Modern AI marketing platforms close that gap. Monolit was built specifically for this problem: founders input their positioning and ICP once, the platform generates and optimizes a full content calendar, and publishing happens automatically after a single approval step. Unlike legacy scheduling tools such as Buffer or Hootsuite, which require you to create every post manually and simply pick a publish time, Monolit generates content from your brand voice, adapts it for each platform, and learns which formats and topics drive the most engagement over time.
If you are ready to move from plan to execution, get started free and connect your social profiles in under five minutes.
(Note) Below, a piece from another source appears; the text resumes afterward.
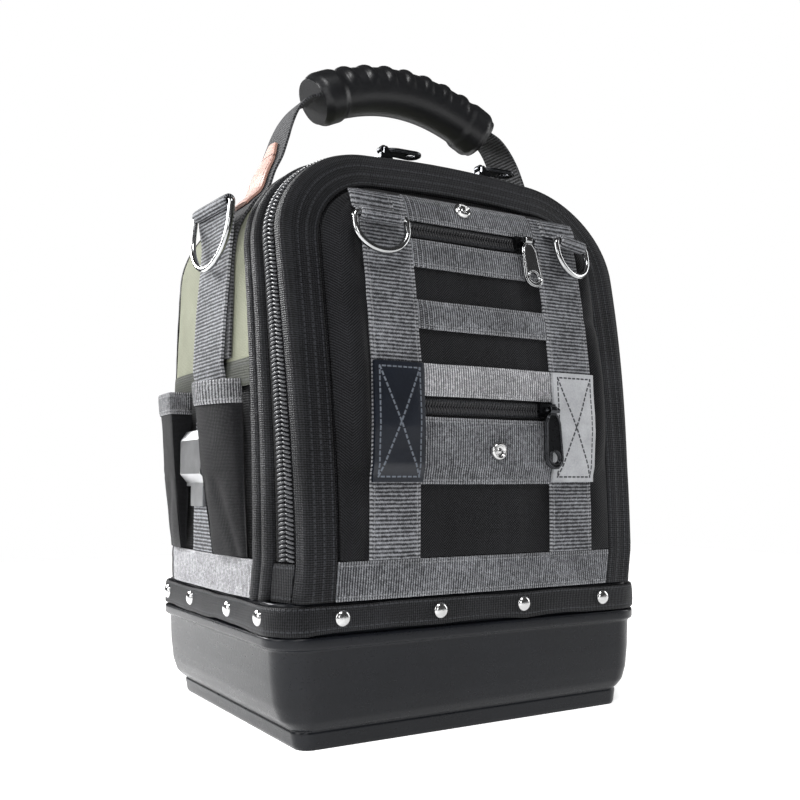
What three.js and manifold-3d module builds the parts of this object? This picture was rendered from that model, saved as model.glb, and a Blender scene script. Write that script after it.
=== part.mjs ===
// Tool backpack: a compact upright tool bag on a moulded base tub, in millimetres, +Z up.
// The origin is the centre of the foot's underside, the front faces -Y and +X is to the right.
import * as THREE from 'three';
import Module from 'manifold-3d';

const wasm = await Module();
wasm.setup();

// Clearances
const GAP = 0.3;
const RING_PLAY = 0.5;

// Moulded base tub
const BASE_WIDTH = 260;
const BASE_DEPTH = 205;
const BASE_CORNER = 22;
const BASE_WALL = 2.8;
const BASE_FLOOR = 4;
const LIP_TOP = 60;
const FOOT_INSET_X = 16.5;
const FOOT_INSET_Y = 8.5;
const RIM_INSET = 3;
const RIM_TOP = 77.5;
const CORNER_STEPS = 5;

// Cloth strip riveted round the rim
const SKIRT_THICK = 2.4;
const SKIRT_TOP = 76.5;
const RIVET_HEIGHT = 69.2;
const RIVET_RADIUS = 4.6;
const RIVET_RISE = 2.4;
const RIVET_SIDES = 10;
const FRONT_RIVETS = [0.7092, 0.2285];
const SIDE_RIVETS = [0.7551, 0.3141];

// Soft body
const BODY_BOTTOM = RIM_TOP + GAP;
const BODY_TOP = 337.2;
const BODY_HALF_LOW = BASE_WIDTH / 2 - 15.8;
const BODY_HALF_HIGH = BASE_WIDTH / 2 - 13.1;
const ARCH_WIDTH = 58.7;
const ARCH_HEIGHT = 57.9;
const CROWN_RISE = 2.5;
const WALL_THICK = 2.2;
const PANEL_THICK = 2.4;
const PANEL_CROWN = 1;
const SEAM = 0.8;
const EDGE_DEPTH = BASE_DEPTH / 2 + 0.7;
const BACK_DEPTH = BASE_DEPTH / 2 - 1.5;
const EDGE_LEAN = 33.8;
const BODY_HEIGHT = BODY_TOP - BODY_BOTTOM;

// Trims along the arch, each measured back from the panel's edge
const BINDING_WIDTH = 18;
const BINDING_THICK = 1.6;
const BINDING_RETURN = 4.4;
const ZIP_START = 5.6;
const ZIP_WIDTH = 12;
const ZIP_THICK = 3;
const PIPING_START = 22;
const PIPING_WIDTH = 18;
const PIPING_THICK = 4.6;
const CANVAS_START = PIPING_START + PIPING_WIDTH + GAP;
const CANVAS_END = BINDING_RETURN + 1.2;
const BACK_TAB_END = 26;
const CANVAS_THICK = 1.2;
const CANVAS_BOTTOM = 198;

// Webbing bands round the bottom
const BAND_THICK = 1.6;
const BAND_BOTTOM = BODY_BOTTOM;
const BAND_TOP = 99;
const FRONT_BAND_HALF = BODY_HALF_LOW - BINDING_WIDTH - 0.4;

// Front pocket and its webbing
const POCKET_BOTTOM = BAND_TOP + 2 * GAP;
const POCKET_TOP = BODY_TOP - 23.2;
const POCKET_INSET = BINDING_WIDTH + 1.5;
const POCKET_THICK = 1.8;
const WEB_THICK = 1.6;
const STRAP_WIDTH = 32;
const STRAP_X = 0.5482 * BODY_HALF_LOW;
const PATCH_THICK = 2.2;
const ZIP_STRIP_HEIGHT = 9;
const ZIP_STRIP_THICK = 2.6;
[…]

Frequently Asked Questions
How long should a B2B startup marketing plan be?
For an early-stage startup, a practical marketing plan is 2-4 pages covering the six sections above: positioning, ICP, channel mix, content cadence, budget, and KPIs. Enterprise-style plans with 30-page market analyses are counterproductive at the startup stage because markets and assumptions change too quickly to justify the upfront documentation investment.
How often should a B2B startup update its marketing plan?
Review your marketing plan monthly for tactical adjustments (channel spend, content mix, messaging) and quarterly for strategic updates (ICP refinement, new channel additions, positioning changes). After a fundraise, a major product launch, or a significant shift in win/loss patterns, conduct an unscheduled strategic review regardless of timing.
What is the most important section of a B2B startup marketing plan?
The ideal customer profile is the highest-leverage section. Every downstream decision, including which channels to use, what content to create, how to frame your positioning, and how to measure success, flows from a precise ICP definition. Founders who invest an extra hour tightening their ICP before filling in the rest of the template consistently produce better results than those who rush through it to get to tactics.